Antes de nos separarmos, eu e a Milene, decidimos aproveitar uma última noite - o Frota nunca soube, mas pode saber agora; ele visita o blog, às vezes. Enquanto fumávamos uma últmia ganza, depois de...do... hrum... Milene confessou: "não é que eu não goste de ti, miúdo. Mas estas cenas são raras... as oportunidades, 'tás a ver?" Eu continuava, mas vocês já perceberam a ideia. O preço da fama, do rock e da adolescência: buracos no coração.

A história do baterista é mesmo verdade, suicidou-se. Rui Freire, se quiserem confirmem no arquivo de identificação de Lisboa. Peçam o registo da autópsia, está lá tudo: "hemorragias internas várias resultantes da ingestão de objectos pontiagudos e/ou cortantes". Eram pontas de cordas de bronze, que ele cortou em pedacinhos com um alicate e comeu, em seguida. Aparentemente ele também andava com a Milene e não suportou que ela se tivesse apaixonado pelo Frota.

Mas Milene acabou também por pagar caro o seu sucesso fácil. Não sabem?... Eu conto. Eu hoje falo de tudo, que há coisas que não se podem guardar para sempre. A Milene estava grávida do baterista, mas não sabia. Mas depois soube, porque a barriga lhe inchava e pronto, estas coisas têm sempre explicação. O Gonçalo Frota não gostou de saber que não era o pai da criança e saiu de casa - eles já estavam a viver juntos, nos Olivais Sul, num T1 miserável, quarto andar sem elevador, ou coisa assim (ah!, a "fama", dizia ela...). Sem dinheiro, sem amigos, sem instrumentos, sem banda e sem Frota, Milene temeu pelo seu futuro. Decidiu desmanchar o que o bateria fecundara com tanta paixão - e que poderia ter sido criado por matéria minha! A operação correu mal e Milene foi encontrada duas semanas mais tarde, sobre a cama ensanguentada, com um espeto na mão direita e o rosto, já tolhido e em putrefacção, mas denotando arrependimento e conservando a expressão congelada de um último olhar aflito. Não nasceu ninguém e duas pessoas morreram - a fama, eis o seu preço! Entretanto, Gonçalo Frota subiu na vida e hoje assina com o nome todo, em vez das iniciais por baixo dos trechos mal copiados a partir da agência Lusa.

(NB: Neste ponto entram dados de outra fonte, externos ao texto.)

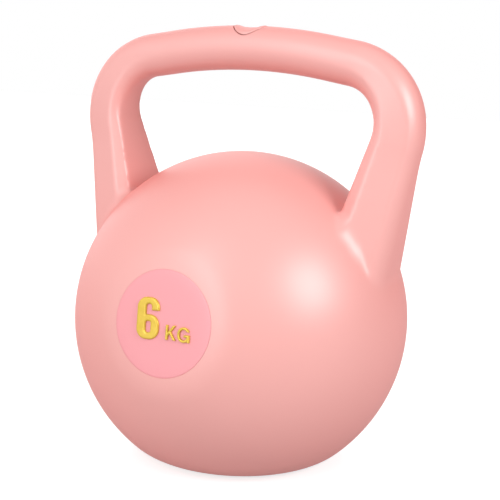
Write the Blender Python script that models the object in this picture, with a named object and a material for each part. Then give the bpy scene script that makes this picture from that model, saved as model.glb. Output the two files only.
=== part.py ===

No funeral de Milene, a diva, conversei com os membros que restavam dos Nome Curioso. Fizemos uma jam's, mais tarde, e bebemos cervejas. Tempos depois, pouco restava de toda esta tragédia. A vida avança, as pessoas evoluem, crescem, às vezes esquecem. Mas, se há imagens que ficam, a de Milene apagada é uma delas. O rosto, semi-reconstruído e sem vida, simbolizando o vazio que veio ao mundo quando o espeto que segurava na própria mão a esventrou com violência, raiva e desespero. Ser um ídolo não é fácil e nem todos somos fortes.